— start of Available records —

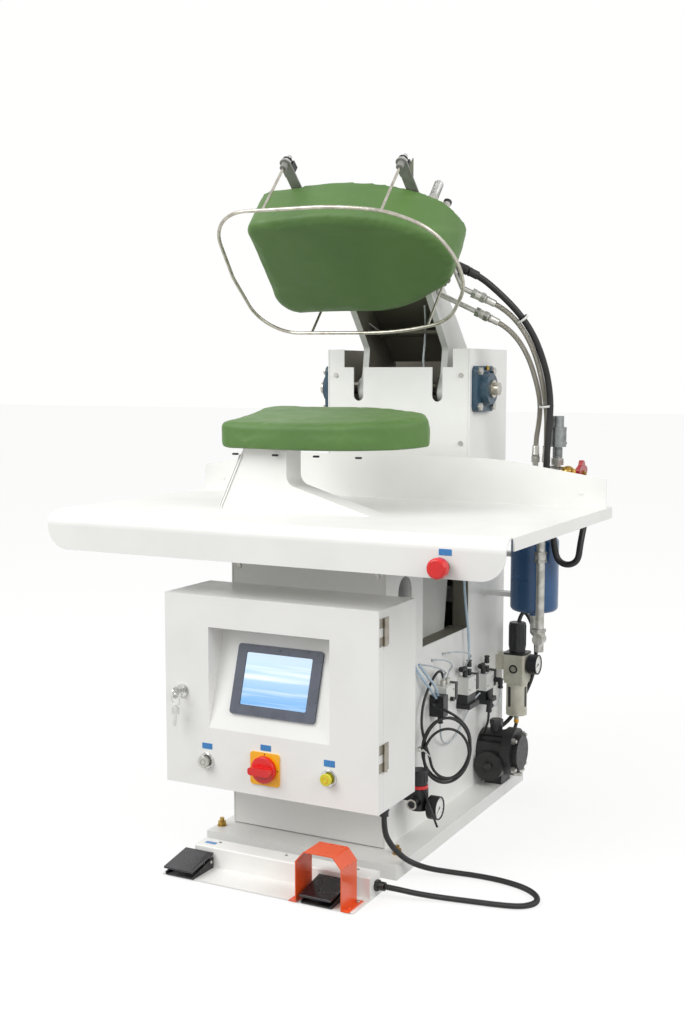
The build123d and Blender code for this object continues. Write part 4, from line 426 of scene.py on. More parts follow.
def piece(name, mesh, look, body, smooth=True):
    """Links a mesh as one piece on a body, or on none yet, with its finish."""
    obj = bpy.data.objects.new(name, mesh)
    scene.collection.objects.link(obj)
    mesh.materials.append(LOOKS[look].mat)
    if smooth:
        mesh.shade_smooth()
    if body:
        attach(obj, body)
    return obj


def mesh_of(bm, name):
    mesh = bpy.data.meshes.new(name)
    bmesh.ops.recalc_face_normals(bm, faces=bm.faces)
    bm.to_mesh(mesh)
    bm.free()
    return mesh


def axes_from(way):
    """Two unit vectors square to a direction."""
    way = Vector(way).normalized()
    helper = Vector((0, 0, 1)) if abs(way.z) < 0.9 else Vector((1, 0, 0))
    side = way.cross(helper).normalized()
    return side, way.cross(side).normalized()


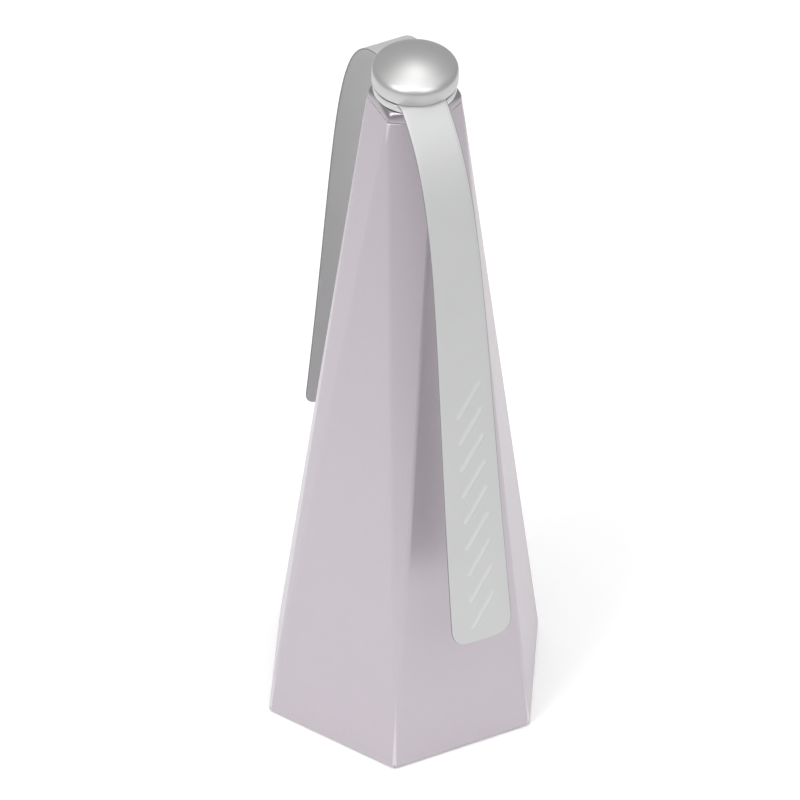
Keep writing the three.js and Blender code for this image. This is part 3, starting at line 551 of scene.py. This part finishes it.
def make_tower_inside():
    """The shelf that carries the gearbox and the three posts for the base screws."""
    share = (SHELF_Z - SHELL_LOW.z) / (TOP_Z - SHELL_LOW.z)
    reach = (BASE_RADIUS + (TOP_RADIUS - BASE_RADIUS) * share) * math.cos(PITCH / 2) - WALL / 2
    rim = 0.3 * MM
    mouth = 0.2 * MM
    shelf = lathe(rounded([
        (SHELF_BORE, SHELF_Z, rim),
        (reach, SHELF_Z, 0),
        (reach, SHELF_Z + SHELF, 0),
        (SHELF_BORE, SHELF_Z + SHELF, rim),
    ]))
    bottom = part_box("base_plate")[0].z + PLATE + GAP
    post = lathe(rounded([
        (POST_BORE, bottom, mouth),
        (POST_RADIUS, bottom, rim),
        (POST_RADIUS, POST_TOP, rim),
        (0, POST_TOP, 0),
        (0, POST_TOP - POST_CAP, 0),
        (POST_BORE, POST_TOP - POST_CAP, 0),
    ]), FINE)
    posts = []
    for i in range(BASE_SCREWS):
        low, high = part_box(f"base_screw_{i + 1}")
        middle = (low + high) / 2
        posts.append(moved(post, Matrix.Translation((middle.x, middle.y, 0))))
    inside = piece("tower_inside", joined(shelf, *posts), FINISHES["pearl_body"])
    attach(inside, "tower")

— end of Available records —

:: Aim of the task ::
Print the records above exactly as they appear.

:: Completed task ::
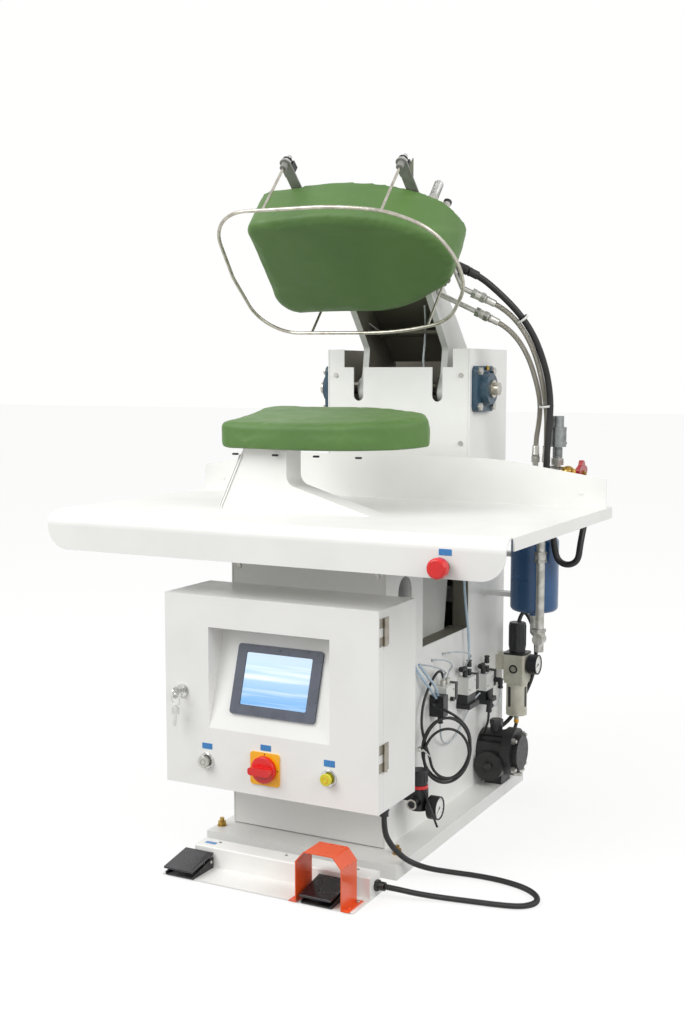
The build123d and Blender code for this object continues. Write part 4, from line 426 of scene.py on. More parts follow.
def piece(name, mesh, look, body, smooth=True):
    """Links a mesh as one piece on a body, or on none yet, with its finish."""
    obj = bpy.data.objects.new(name, mesh)
    scene.collection.objects.link(obj)
    mesh.materials.append(LOOKS[look].mat)
    if smooth:
        mesh.shade_smooth()
    if body:
        attach(obj, body)
    return obj


def mesh_of(bm, name):
    mesh = bpy.data.meshes.new(name)
    bmesh.ops.recalc_face_normals(bm, faces=bm.faces)
    bm.to_mesh(mesh)
    bm.free()
    return mesh


def axes_from(way):
    """Two unit vectors square to a direction."""
    way = Vector(way).normalized()
    helper = Vector((0, 0, 1)) if abs(way.z) < 0.9 else Vector((1, 0, 0))
    side = way.cross(helper).normalized()
    return side, way.cross(side).normalized()


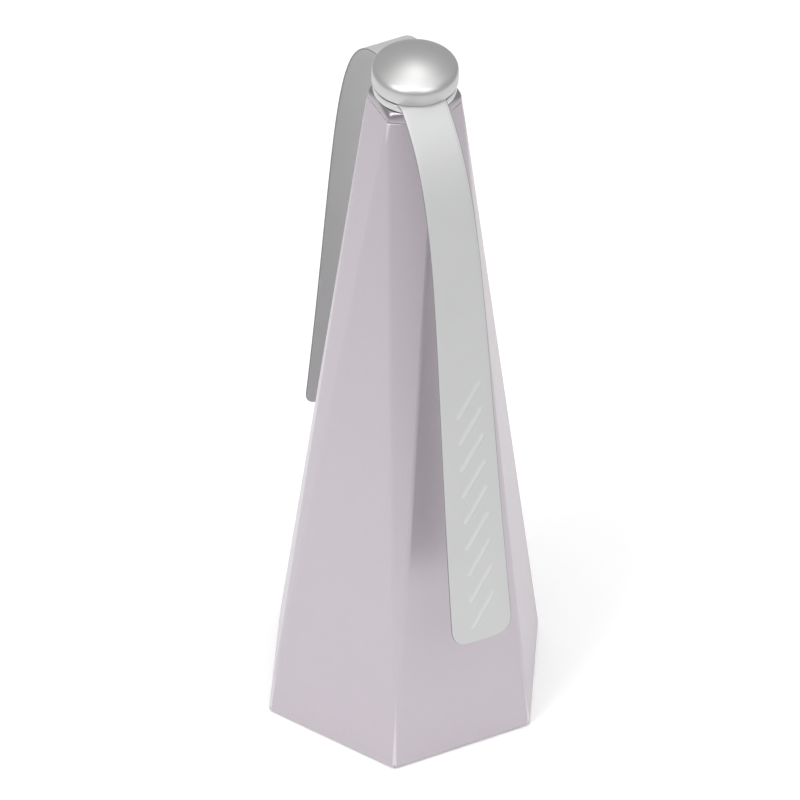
Keep writing the three.js and Blender code for this image. This is part 3, starting at line 551 of scene.py. This part finishes it.
def make_tower_inside():
    """The shelf that carries the gearbox and the three posts for the base screws."""
    share = (SHELF_Z - SHELL_LOW.z) / (TOP_Z - SHELL_LOW.z)
    reach = (BASE_RADIUS + (TOP_RADIUS - BASE_RADIUS) * share) * math.cos(PITCH / 2) - WALL / 2
    rim = 0.3 * MM
    mouth = 0.2 * MM
    shelf = lathe(rounded([
        (SHELF_BORE, SHELF_Z, rim),
        (reach, SHELF_Z, 0),
        (reach, SHELF_Z + SHELF, 0),
        (SHELF_BORE, SHELF_Z + SHELF, rim),
    ]))
    bottom = part_box("base_plate")[0].z + PLATE + GAP
    post = lathe(rounded([
        (POST_BORE, bottom, mouth),
        (POST_RADIUS, bottom, rim),
        (POST_RADIUS, POST_TOP, rim),
        (0, POST_TOP, 0),
        (0, POST_TOP - POST_CAP, 0),
        (POST_BORE, POST_TOP - POST_CAP, 0),
    ]), FINE)
    posts = []
    for i in range(BASE_SCREWS):
        low, high = part_box(f"base_screw_{i + 1}")
        middle = (low + high) / 2
        posts.append(moved(post, Matrix.Translation((middle.x, middle.y, 0))))
    inside = piece("tower_inside", joined(shelf, *posts), FINISHES["pearl_body"])
    attach(inside, "tower")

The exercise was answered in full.